CCSS Math: HSA.SSE.B.4

## Video transcript

- [Voiceover] Let's do some examples where we're finding sums
of finite geometric series. Now let's just remind
ourselves in a previous video we derived the formula where
the sum of the first n terms is equal to our first term times one minus our common ratio to the nth power all over
one minus our common ratio. So let's apply that to this
finite geometric series right over here. So what is our first term
and what is our common ratio? And what is our n? Well, some of you might
just be able to pick it out by inspecting this here, but
for the sake of this example, let's expand this out a little bit. This is going to be equal to
two times three to the zero, which is just two, plus two times three to the first power, plus two times three to the second power, I can write first power there, plus two times three to the third power, and we're gonna go all
the way to two times three to the 99th power. So what is our first term? What is our a? Well, a is going to be two. And we see that in all
of these terms here. So a is going to be two. What is r? Well, each successive term,
as k increases by one, we're multiplying by three again.
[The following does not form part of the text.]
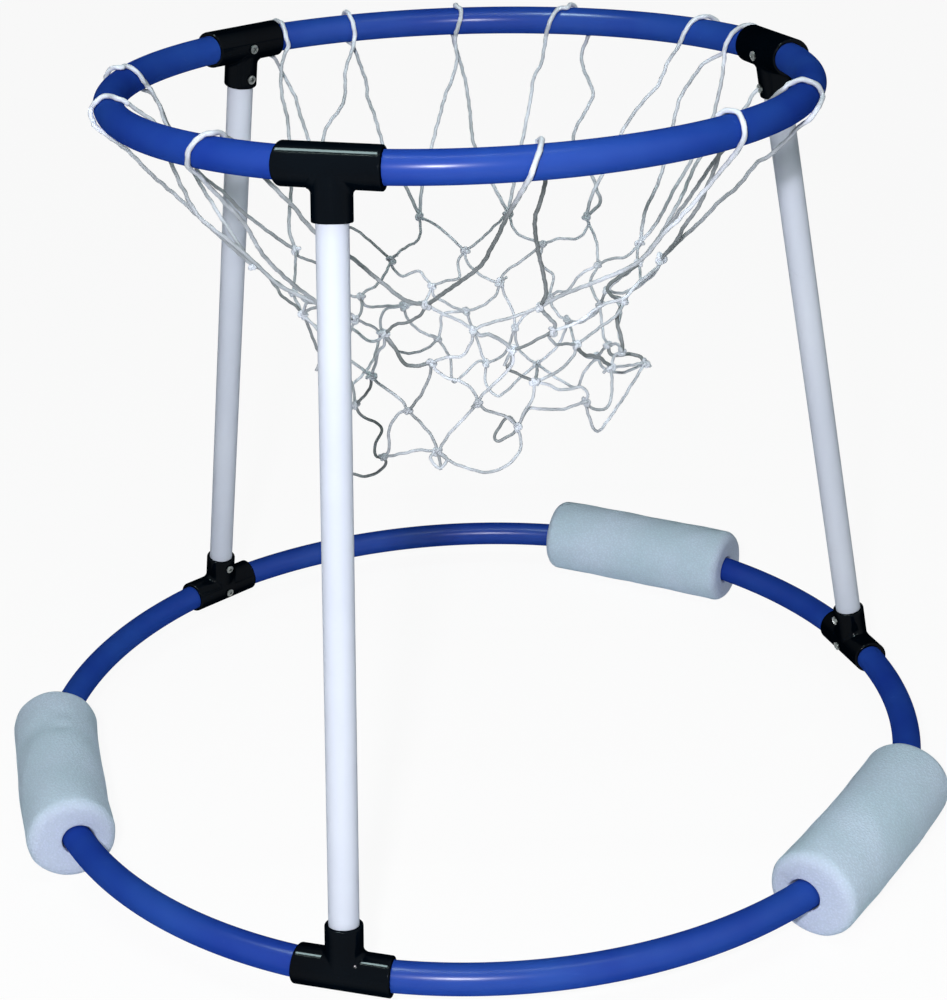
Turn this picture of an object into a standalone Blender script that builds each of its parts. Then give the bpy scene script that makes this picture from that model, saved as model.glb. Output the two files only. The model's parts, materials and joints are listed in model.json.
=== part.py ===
# Floating basketball hoop for a pool: two blue tube hoops held apart by three white pipes in
# slip-on tees, three foam floats threaded on the lower hoop, and a knotted net on the upper one.
# Metres, +Z up. The floats' bottoms are at z = 0 and the whole is centred on x = y = 0.

import bpy
import bmesh
import math
import random
from mathutils import Matrix, Vector

# Overall sizes
UPPER_RADIUS = 0.250        # hoop axis to the middle of the upper tube
LOWER_RADIUS = 0.350        # hoop axis to the middle of the lower tube
HOOP_SPACING = 0.525        # between the middles of the two tubes
LEG_ANGLES = {              # degrees round each hoop, so a leg may lean sideways a little
    "upper": {"front": 251.7, "right": 17.9, "left": 134.2},
    "lower": {"front": 254.3, "right": 17.3, "left": 134.2},
}
JOINED_AT = "front"         # both hoops' ends meet inside this leg's tees

# Blue hoop tube and the plug that joins its ends
HOOP_OD = 0.022
HOOP_WALL = 0.0016
END_GAP = 0.0006            # between the two ends of a hoop
PLUG_LENGTH = 0.060
PLUG_CLEARANCE = 0.0003

# White leg pipe
PIPE_OD = 0.021
PIPE_WALL = 0.0016
PIPE_END_CLEARANCE = 0.0015  # from a pipe's end to the hoop's bore in the tee

# Black slip-on tee
TEE_WALL = 0.0024
TEE_CLEARANCE = 0.0003
TEE_RUN_LENGTH = 0.068
TEE_STEM_LENGTH = 0.0343    # from the middle of the run to the end of the stem
TEE_CHAMFER = 0.0010

# Self-tapping screw
SCREW_HEAD_OD = 0.0072
SCREW_HEAD_HEIGHT = 0.0022
SCREW_SHANK_OD = 0.0030
SCREW_SHANK_LENGTH = 0.0080
SCREW_POINT_LENGTH = 0.0025
SCREW_RECESS_OD = 0.0034
SCREW_RECESS_DEPTH = 0.0012
SCREW_CLEARANCE = 0.0003
STEM_SCREW_REACH = 0.026    # from the middle of the run to the screw in the stem

# Foam float
FLOAT_OD = 0.068
FLOAT_BORE = 0.0286
FLOAT_LENGTH = 0.182
FLOAT_BEND_RADIUS = 0.560   # the foam takes more than half of the hoop's bend
FLOAT_ROUNDING = 0.004
FLOAT_ANGLES = {"left": 194.7, "right": 325.3, "back": 61.2}

# Net: where its loops pass over the hoop, then one (radius, drop) for each row of knots
CORD_DIAMETER = 0.0028
LOOP_SLACK = 0.0008         # between the cord and the tube that it loops over
LOOP_ANGLES = (29.4, 41.4, 71.4, 89.8, 110.4, 125.2, 165.0, 189.0, 229.0, 280.4, 314.2, 342.8)
KNOT_ROWS = ((0.150, 0.136), (0.117, 0.157), (0.099, 0.182), (0.097, 0.209), (0.102, 0.242))
KNOT_DIAMETER = 0.0064
KNOT_SCATTER = 0.004        # how far a knot strays from its row
NET_LEAN = 0.026            # how far the lowest row hangs towards +X
HEM_SAG = 0.027             # drop of the loops below the last row

# Fineness
TUBE_SIDES = 12
TEE_SIDES = 12
SCREW_SIDES = 8
FLOAT_SIDES = 20
FLOAT_STEPS = 6
CORD_SIDES = 5
ARC_STEPS_IN_TEE = 5        # odd, so that no ring of points meets the screw's hole
ARC_STEPS_BETWEEN = {"upper": 11, "lower": 15}   # finer where the floats slide
HOLE_TURN = 0.2             # radians, so that a hole's edges miss the tube's own
CUT_MARGIN = 0.004          # how far a cutter runs past what it cuts
WELD_DISTANCE = 0.00001     # points closer than this are one
SECTION_START = Vector((0.31, 0.17, 0.93))   # no strand runs this way, so a section can start from it

HOOP_HEIGHT = FLOAT_OD / 2 * math.cos(math.pi / FLOAT_SIDES)   # the lower tube's middle
HOOPS = {
    "upper": (UPPER_RADIUS, HOOP_HEIGHT + HOOP_SPACING),
    "lower": (LOWER_RADIUS, HOOP_HEIGHT),
}
TEE_OD = HOOP_OD + 2 * (TEE_CLEARANCE + TEE_WALL)
STEM_OD = PIPE_OD + 2 * (TEE_CLEARANCE + TEE_WALL)

for old in list(bpy.data.objects):
    bpy.data.objects.remove(old, do_unlink=True)
parts = bpy.data.collections.new("floating_basketball_hoop")
cutters = bpy.data.collections.new("cutters")
bpy.context.scene.collection.children.link(parts)
bpy.context.scene.collection.children.link(cutters)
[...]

So, three is our common ratio. So that right over there, that is r. Let me make sure that we, that is a. And now what is n going to be? Well, you might be tempted to say, well, we're going up to k
equals 99, maybe n is 99, but we have to realize that
we're starting at k equals zero. So there is actually 100 terms here. Notice, when k equals zero,
that's our first term, when k equals one, that's our second term, when k equals two, that's our third term, when k equals three,
that's our fourth term, when k equals 99, this is
our 100th term, 100th term. So what we really want
to find is S sub 100. So let's write that down, S sub 100, for this geometric series
is going to be equal to two times one minus
three to the 100th power, to the 100th power, all of that, all of that over, all of
that over one minus three. And we could simplify
this, I mean at this point it is arithmetic that
you'd be dealing with, but down here you would
have a negative two, and so you'd have two
divided by negative two so that is just a negative. And so negative of one
minus three to the 100th, that's the same thing, this is
equal to three to the 100th, three to the 100th power minus one. And we're done.